Tata Steel has 22 subsidiary companies, including listed companies such as Tata Sponge and Tata Metaliks. About half of these were loss making, according to the fiscal 2016 results. The company, which once owned the biggest steel plant in the British Empire, currently is in the process of closing down Tayo Rolls, a loss-making business. 

It has earlier existed noncore operations, such as the Dhamra Port and its Sri Lankan subsidiary. However, its recent bid to merge Metaliks with itself was not successful due to delays in regulatory approvals. "If you have to allocate capital where would you do it — that's a call we will take. The first step is to make sure all the subsidiaries we have don't lose money. Some of them have strong cash flows and can find their own growth," Narendran added. 

The Indian steel industry is showing signs of revival after a particularly tough year of fighting off Chinese imports. The government's focus on infrastructure and affordable housing has helped stoke demand, while anti-dumping curbs and a favourable approach from the government have provided the enabling policy framework to boost the sector’s health. 

“From Tata Steel’s point of view, now that Kalinganagar plant is doing well, we have the opportunity to expand,” said Narendran. “The next phase will be to grow from 3 to 8 mt. In the next six months, we will go to the board with the proposal. We are now looking at a bigger blast furnace.” Tata Steel's current steel-making capacity stands at about 13 million tonne, combining its flagship Jamshedpur plant in Jharkhand at 10 MT and its new Kalinganagar plant in Odisha at 3 MT. Its earlier plan was to only double steelmaking capacity to 6 MT. 
"As we finished Phase One, the board allowed us to start working on Phase Two, and come to it with a report. We should be ready by September to go to the board. But it might not accept the first time we go to it. Normally, for big projects, there would be one or two iterations," he said. 

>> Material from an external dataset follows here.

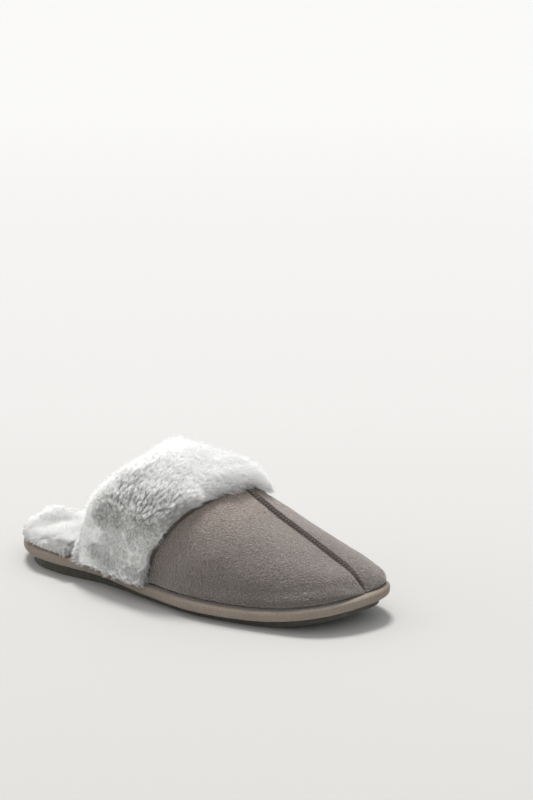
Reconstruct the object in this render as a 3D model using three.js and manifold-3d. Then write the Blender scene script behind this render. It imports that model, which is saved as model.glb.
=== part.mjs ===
// A right-foot mule house slipper: a rubber outsole, a foam platform wrapped in ribbed binding, a pile
// footbed, a suede upper of two panels with a raised centre seam, and a wide faux-fur cuff.
// Millimetres. +X points to the toe, +Y to the inner (medial) side of the foot and +Z up.
import * as THREE from "three";
import { mergeVertices } from "three/addons/utils/BufferGeometryUtils.js";
import Module from "manifold-3d";

// ---- driving dimensions -------------------------------------------------------------------------

// Plan view of the platform's outer edge, clockwise from the toe along the lateral side.
const OUTLINE = [
  [131, 8], [127.5, -3.5], [121, -16], [110, -29], [97, -37], [76, -43], [50, -47.3],
  [22, -49], [-12, -43.5], [-50, -35.8], [-86, -35.5], [-108, -30.5], [-124, -17.5],
  [-131, 2], [-126, 20], [-112, 30.5], [-90, 34], [-50, 31.5], [-12, 34.5],
  [22, 42.3], [50, 44.5], [76, 40.8], [99, 36.8], [114, 32.3], [124.5, 25.5], [129.8, 17.5],
];

// Side view of the platform's underside: low under the ball of the foot, sprung up at the toe.
const PLATFORM_UNDERSIDE = [
  [-131, 7.8], [-95, 8.4], [-60, 7.6], [-20, 5.4], [20, 4.5], [55, 4.6], [80, 6.2], [105, 10.4],
  [131, 15.2],
];
const PLATFORM_HEIGHT = 7;

// Side view of the outsole's underside: flat on the floor up to the ball, then rising to the toe.
const TREAD_UNDERSIDE = [[-131, 0], [58, 0], [80, 1.5], [105, 5.8], [131, 10.6]];
const OUTSOLE_INSET = 6.5;
const GROOVE = { width: 2.6, depth: 1.3, pitch: 9, margin: 7 }; // margin: plain rubber at the edge
const GROOVED_ZONES = [[-111, -66], [-8, 106]];

const GAP = 0.3; // between pieces that touch on the real slipper
const BINDING = { thickness: 1.2, lip: 6, flange: 9, cornerRadius: 2.4, stations: 84 };
const MIDSOLE_INSET = 2.6;
const BOARD_THICKNESS = 1.2;
const FOOTBED_FOAM = [[-131, 3], [70, 3], [115, 1.6]]; // thickness along the foot
const FOOTBED_PILE = [[-131, 6.5], [60, 6.5], [112, 1.8]];
const FOOTBED_INSET = [[-131, 3], [-78, 3], [-71, 17], [-60, 17], [131, 15.5]];

// The upper stands on the platform's rim, this far in from its outer edge.
const UPPER_INSET = 4.5;
// The crest of the instep, where the two suede panels meet, from the topline to the toe.
const SEAM = [
  [-20, 6.5, 81.8], [-5, 6.5, 80.8], [13, 6, 77.4], [33, 5.4, 71], [45, 4, 65], [62, 2.4, 56.6],
  [80, 1.4, 48.2], [100, -0.2, 38.8], [111, -1, 33.2], [117.5, -1.5, 27.6],
];
const SEAM_END_Y = -2; // where the seam reaches the rim, beside the toe's foremost point
const TOPLINE_RIM_X = -60; // where the topline reaches the rim, on both sides
const ROUNDNESS = { lateral: 2.6, medial: 3 }; // superellipse exponents of the cross-section
const RIB_BEND = 2.2; // how far the cross-sections near the topline curve round in plan view

const SUEDE_THICKNESS = 1.4;
const PADDING_THICKNESS = 2.5;
const LINING_THICKNESS = 4;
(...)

While business is looking good for Tata Steel and rival JSW Steel, there are stressed steelmakers — Bhushan Steel and Essar Steel, for instance — that may be up for sale. Lenders to these companies would take them to the National Company Law Tribunal for recovery under the Insolvency and Bankruptcy Code. 

"Obviously, if there are opportunities, we would evaluate them. We will take a call… Depends on what comes up, how much money is involved... If there are good assets, at good value and you aren't adding more capacity in the market... We are seeing how this whole thing plays out," Narendran said.